The non-French chapters take the reader to wine-producing regions in Italy, Spain, Switzerland, and England. The Italian chapters showcase producers in Tuscany and the Piedmont region finding the best expression of Sangiovese and Nebbiolo grapes. A chapter on the Priorat region in Spain discusses how the area had faded from view until, in 1994, a glowing Robert Parker review brought renewed interest. In recent years, producers are finding success with Spanish varietals and farming techniques that preserve acidity, a challenge with the region’s high temperatures. In a chapter on producers in the Valais region in the Swiss Alps, the author warns that you may need to travel there if you want to drink their wines, as only a tiny percentage are exported.

The remaining chapters focus on various topics, including what to look for in house wines at restaurants, pros and cons of drinking old wine, and advice on how to start a wine cellar. My interest was peaked by the chapter on the alcohol content of wines.
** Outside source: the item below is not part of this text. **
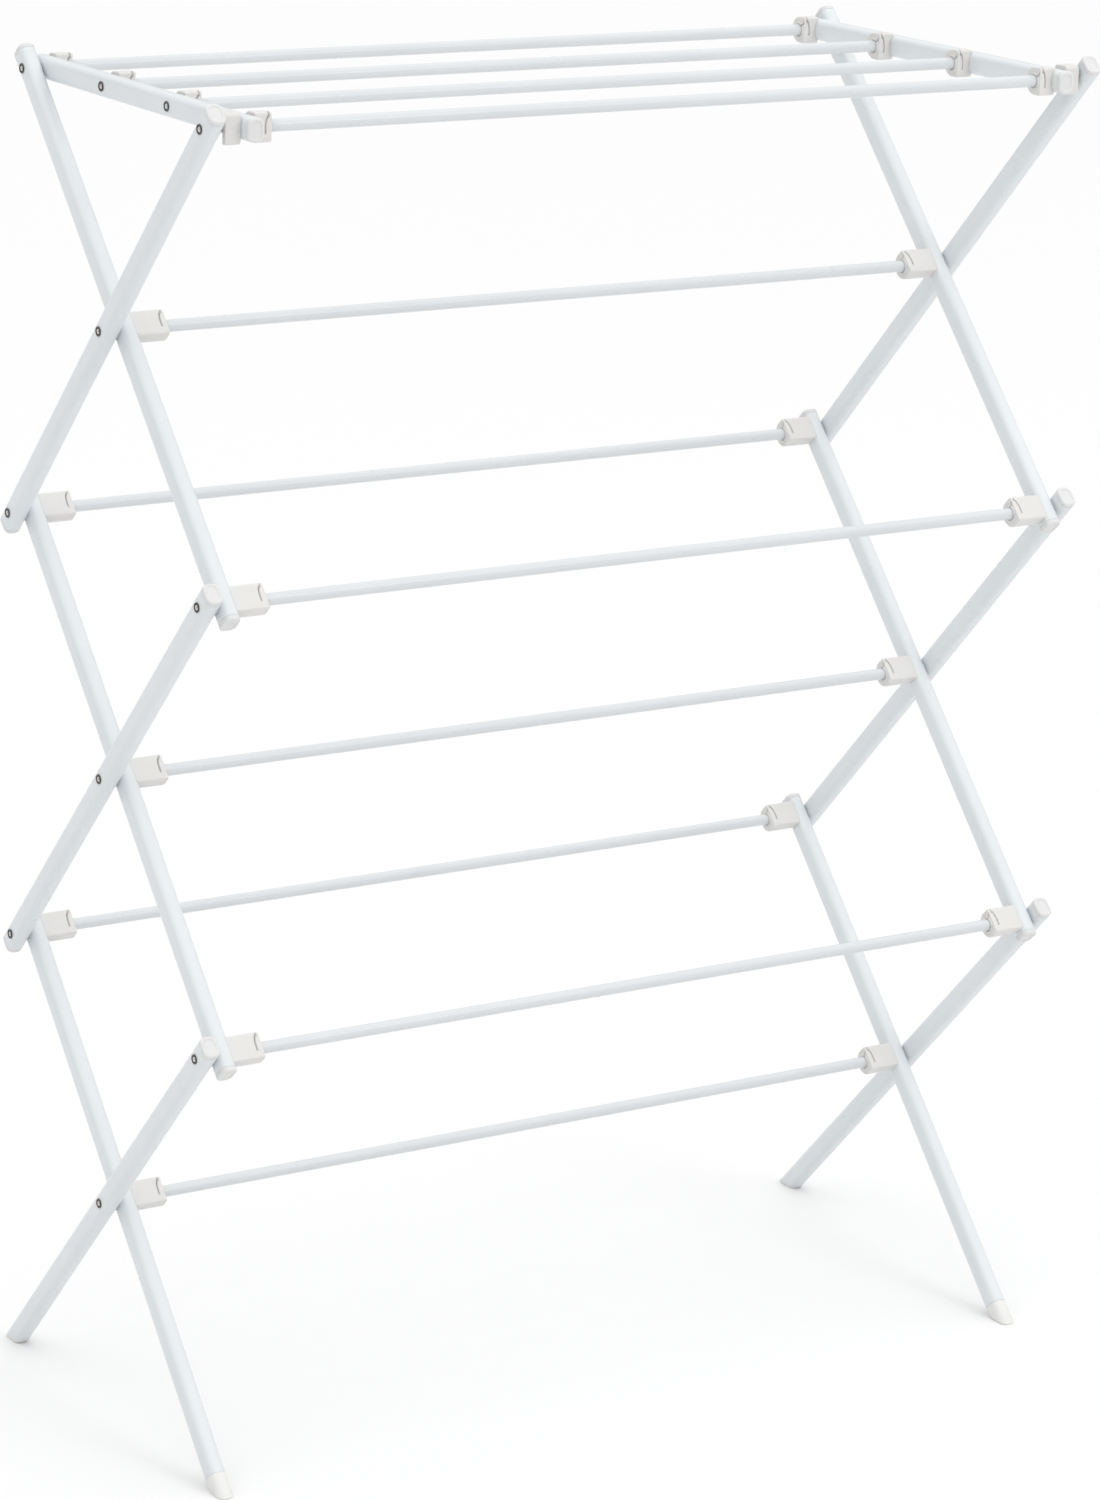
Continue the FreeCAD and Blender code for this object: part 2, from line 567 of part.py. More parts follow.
for label, crossing in (("upper_inner", "upper_cross"), ("middle_inner", "middle_cross")):
    caps = [bar_end(f"{label}_cap_{side}_{end + 2}", sign + INNER_X, crossing, LEANS_BACK, end)
            for side, sign in SIDES for end in (1, -1)]
    group(f"{label}_bar_caps", caps)
for side, sign in SIDES:
    for label, crossing in (("upper_outer", "upper_cross"), ("middle_outer", "middle_cross")):
        caps = [bar_end(f"{label}_cap_{side}_{end + 2}", sign + OUTER_X, crossing, LEANS_FORWARD, end)
                for end in (1, -1)]
        group(f"{label}_bar_caps_{side}", caps)
    back_leg_cap = bar_end(f"back_leg_top_{side}", sign + OUTER_X, "lower_cross", LEANS_FORWARD, 1)
    group(f"back_leg_cap_{side}", [back_leg_cap])
group("front_leg_caps", [bar_end(f"front_leg_top_{side}", sign + INNER_X, "lower_cross", LEANS_BACK, 1)
                         for side, sign in SIDES])
rail_caps = []
for side, sign in SIDES:
    front_y = f"{FRONT_Y} - sizes.shelf_front_overhang + sizes.cap_thick"
    back_y = f"{BACK_Y} + sizes.shelf_back_overhang - sizes.cap_thick"
    rail_caps.append(copy_at(bar_cap, f"rail_front_{side}", sign + RAIL_X, front_y, TOP_Z, FORWARD))
    rail_caps.append(copy_at(rail_back_cap, f"rail_back_{side}", sign + RAIL_X, back_y, TOP_Z, BACKWARD))
group("shelf_rail_caps", rail_caps)


def foot(name, lean, rim_only):
    """A plug for a leg's lower end, cut level with the floor, in the leg's own frame. The back legs' feet show
    only a rim under the level cut of their tubes; the front legs' feet go on up to a square seam."""
    body = new_body(name)
    seam = f"(-{LEG_AXIS} + {SECTION_DROP})" if rim_only else f"-{FRONT_SEAM}"
    block = new_sketch(body, "XY_Plane", "block", seam)
    tube_outline(block)
    extrude(body, "Pad", block, f"{PAST_FLOOR} + {seam}" if rim_only else f"{PAST_FLOOR} - {FRONT_SEAM}",
            f"2 * {SECTION_DROP}" if rim_only else None, backwards=True)
    if rim_only:
        reach = "(4 * sizes.tube_deep)"
        corner = (f"-{reach} / 2", f"-{HALF_LINK} - {reach}", "-sizes.lower_cross_height + sizes.foot_rim")
        cut_box(body, "rim_cut", corner, (reach, f"2 * {HALF_LINK} + 2 * {reach}", reach), f"-({lean})")
    plug = new_sketch(body, "XY_Plane", "plug", seam)
    tube_outline(plug, "sizes.tube_wall")
    extrude(body, "Pad", plug, "sizes.foot_insert", f"2 * {SECTION_DROP}")
    cut_below(body, lean, "0")
    return body


front_foot = foot("front_foot", LEANS_BACK, False)
front_feet = group("front_feet", [copy_at(front_foot, f"front_foot_{side}", sign + INNER_X, "0", "0")
                                  for side, sign in SIDES])
front_feet.setExpression("Placement", f"create(<<placement>>; {vector('0', *PIVOTS['lower_cross'])}; "
                                      f"{turned(LEANS_BACK)})")
for side, sign in SIDES:
    back_foot = foot(f"back_foot_{side}", LEANS_FORWARD, True)
    place(back_foot, sign + OUTER_X, *PIVOTS["lower_cross"], LEANS_FORWARD)
    node(back_foot)


# ---- latch hooks ---------------------------------------------------------------------------------

def hook(name):
    """A block on the rail's outer face, its notch open downwards and backwards over the pin at y = z = 0."""
    body = new_body(name)
    outline = new_sketch(body, "YZ_Plane", "outline")
    long = "(sizes.hook_front + sizes.hook_back)"
    rounded_rectangle(outline, "block", long, "2 * sizes.hook_half_height", "sizes.hook_corner")
    outline.setExpression("AttachmentOffset.Base.x", "(sizes.hook_back - sizes.hook_front) / 2")
    extrude(body, "Pad", outline, "sizes.hook_thick")
    notch = "(sizes.pin_diameter / 2 + sizes.hook_gap)"
    reach = "(4 * sizes.hook_half_height)"
    cut_box(body, "notch", ("-sizes.hook_thick", f"-{notch}", f"{notch} - {reach}"),
            ("3 * sizes.hook_thick", reach, reach))
    notch_size = value(notch)
    round_edges(body, "notch_corner", notch, lambda corner: abs(corner.y + notch_size) < 1e-6
                and abs(corner.z - notch_size) < 1e-6)
    cylinder(body, "Subtractive", "head_seat", "sizes.rivet_head + 4 * sizes.head_play",
             "-sizes.rivet_head_thick", "2 * sizes.rivet_head_thick + sizes.head_play")
    return body


latch_hook = set_out(hook("latch_hook"), RAIL_FACE_X)
latch_hooks = group("latch_hooks", [latch_hook, mirrored(latch_hook)])
place(latch_hooks, "0", *PIVOTS["top_front"])


# ---- checks and export ---------------------------------------------------------------------------

doc.recompute()
for item in doc.Objects:
    if {"Invalid", "Error"} & set(item.State):
        raise RuntimeError(f"{item.Name} did not build: {item.State}")
for piece in nodes:
    if piece.Shape.isNull() or not piece.Shape.isValid() or not piece.Shape.Solids:
        raise RuntimeError(f"{piece.Label} has no sound shape")

os.makedirs("parts", exist_ok=True)
for piece in nodes:
    piece.Shape.exportStep(os.path.join("parts", f"{piece.Label}.step"))
print(len(nodes), "nodes,", sum(len(piece.Shape.Solids) for piece in nodes), "solids")
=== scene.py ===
import math
from itertools import chain

import bpy
import numpy as np
from mathutils import Matrix, Vector


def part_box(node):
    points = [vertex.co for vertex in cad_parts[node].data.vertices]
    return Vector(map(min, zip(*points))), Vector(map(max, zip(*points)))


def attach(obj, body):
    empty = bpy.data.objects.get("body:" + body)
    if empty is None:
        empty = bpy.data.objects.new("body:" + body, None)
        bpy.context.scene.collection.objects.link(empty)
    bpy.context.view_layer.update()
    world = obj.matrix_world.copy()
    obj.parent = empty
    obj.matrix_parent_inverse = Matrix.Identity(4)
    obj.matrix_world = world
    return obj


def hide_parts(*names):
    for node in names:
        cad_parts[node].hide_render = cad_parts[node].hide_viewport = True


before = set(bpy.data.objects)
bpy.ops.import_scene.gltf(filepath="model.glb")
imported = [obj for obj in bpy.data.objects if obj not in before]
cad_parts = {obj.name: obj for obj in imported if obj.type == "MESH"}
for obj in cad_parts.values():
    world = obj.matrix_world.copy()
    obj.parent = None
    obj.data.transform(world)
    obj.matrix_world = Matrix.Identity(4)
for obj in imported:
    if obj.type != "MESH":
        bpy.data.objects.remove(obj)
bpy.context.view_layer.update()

# A folding clothes drying rack. Metres; X runs along the rods, -Y is the front, +Z is up.
MM = 0.001

# ---- sizes and places read from the frame ---------------------------------------------------------------------------


def middle(node):
    """Middle of a CAD node's box."""
    low, high = (np.array(corner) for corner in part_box(node))
    return (low + high) / 2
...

I have often wondered why I can react so differently to low and high alcohol wines when the difference in alcohol by volume is only two or three percentage points. Or, in the author’s words: “the difference the next day between polishing off, say, a 12.5% Chinon from the Loire Valley, and that bottle of 16.5% Amarone, is the difference between feeling like a normal human being, or like the Manson family is smoking crack in your head.” Unfortunately, the chapter does not offer any answers beyond the assertion that “quality wine does not give you a hangover.” I have disproved that claim on more than one occasion.

In sum, Who’s Afraid? is a beautifully illustrated book that should appeal to knowledgeable wine drinkers looking to find new and exciting wines, with the financial means to achieve this goal.